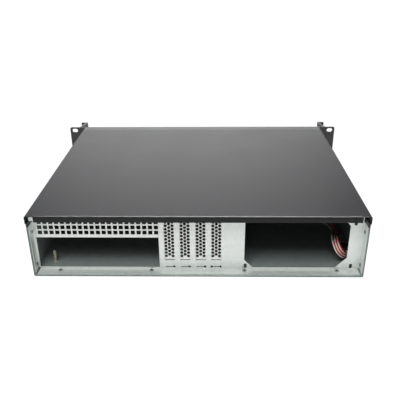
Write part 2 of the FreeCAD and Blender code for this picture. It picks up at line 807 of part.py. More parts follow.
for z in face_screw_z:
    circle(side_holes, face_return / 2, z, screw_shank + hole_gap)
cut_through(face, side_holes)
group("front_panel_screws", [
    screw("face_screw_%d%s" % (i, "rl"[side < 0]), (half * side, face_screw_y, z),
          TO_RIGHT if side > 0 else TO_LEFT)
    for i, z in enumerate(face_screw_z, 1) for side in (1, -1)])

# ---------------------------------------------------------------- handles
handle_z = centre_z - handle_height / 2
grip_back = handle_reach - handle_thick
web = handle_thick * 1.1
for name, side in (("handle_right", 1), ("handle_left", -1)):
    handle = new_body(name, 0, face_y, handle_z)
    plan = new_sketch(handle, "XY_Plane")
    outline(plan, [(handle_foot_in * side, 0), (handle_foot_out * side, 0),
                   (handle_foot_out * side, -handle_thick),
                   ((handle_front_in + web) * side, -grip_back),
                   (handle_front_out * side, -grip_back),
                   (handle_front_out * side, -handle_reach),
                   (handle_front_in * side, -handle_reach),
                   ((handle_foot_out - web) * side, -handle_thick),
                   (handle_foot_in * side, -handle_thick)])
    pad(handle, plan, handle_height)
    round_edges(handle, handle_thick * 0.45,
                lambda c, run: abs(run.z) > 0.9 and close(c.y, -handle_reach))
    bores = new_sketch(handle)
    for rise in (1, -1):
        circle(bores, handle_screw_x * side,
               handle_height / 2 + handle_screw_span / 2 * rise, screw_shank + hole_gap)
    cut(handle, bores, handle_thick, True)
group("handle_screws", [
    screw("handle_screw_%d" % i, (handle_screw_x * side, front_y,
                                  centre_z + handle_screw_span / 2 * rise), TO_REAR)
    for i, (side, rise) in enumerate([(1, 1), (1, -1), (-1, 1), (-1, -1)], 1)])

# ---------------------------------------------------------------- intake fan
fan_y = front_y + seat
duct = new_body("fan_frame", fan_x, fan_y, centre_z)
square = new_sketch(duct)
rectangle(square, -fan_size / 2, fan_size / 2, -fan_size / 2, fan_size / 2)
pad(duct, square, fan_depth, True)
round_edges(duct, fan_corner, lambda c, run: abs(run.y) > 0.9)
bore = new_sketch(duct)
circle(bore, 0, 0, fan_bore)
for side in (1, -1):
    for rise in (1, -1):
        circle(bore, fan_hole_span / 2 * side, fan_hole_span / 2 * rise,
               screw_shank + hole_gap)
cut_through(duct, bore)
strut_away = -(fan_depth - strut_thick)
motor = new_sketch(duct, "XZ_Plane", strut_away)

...

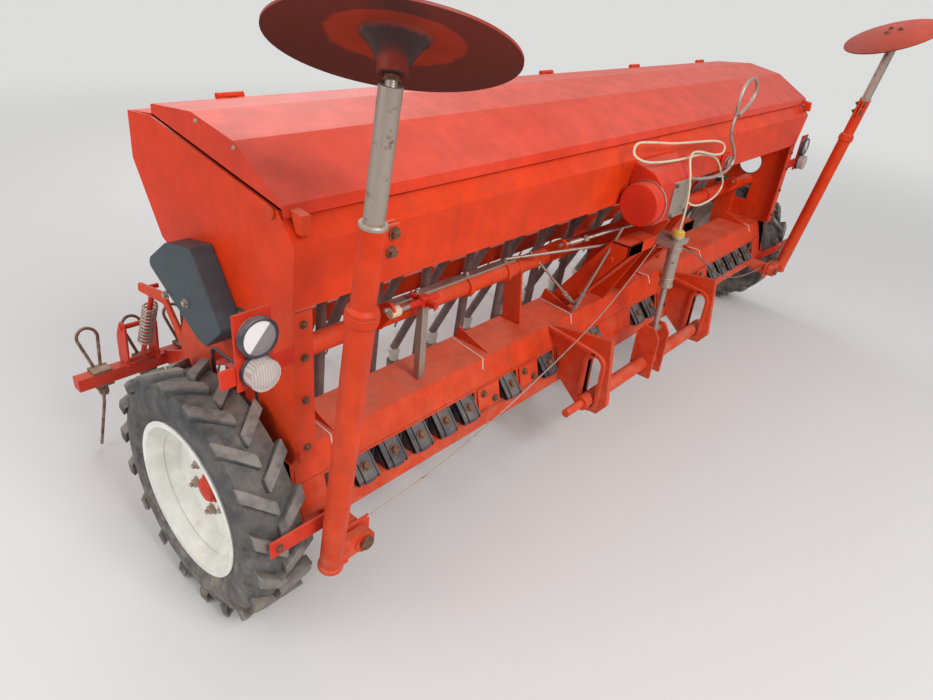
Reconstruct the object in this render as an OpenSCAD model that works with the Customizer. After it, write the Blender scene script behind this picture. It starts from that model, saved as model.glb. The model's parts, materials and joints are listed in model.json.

◆ Exercise brief: Show every line above in which the word "parts" occurs.

◆ Solution for this task:
Write part 2 of the FreeCAD and Blender code for this picture. It picks up at line 807 of part.py. More parts follow.
Reconstruct the object in this render as an OpenSCAD model that works with the Customizer. After it, write the Blender scene script behind this picture. It starts from that model, saved as model.glb. The model's parts, materials and joints are listed in model.json.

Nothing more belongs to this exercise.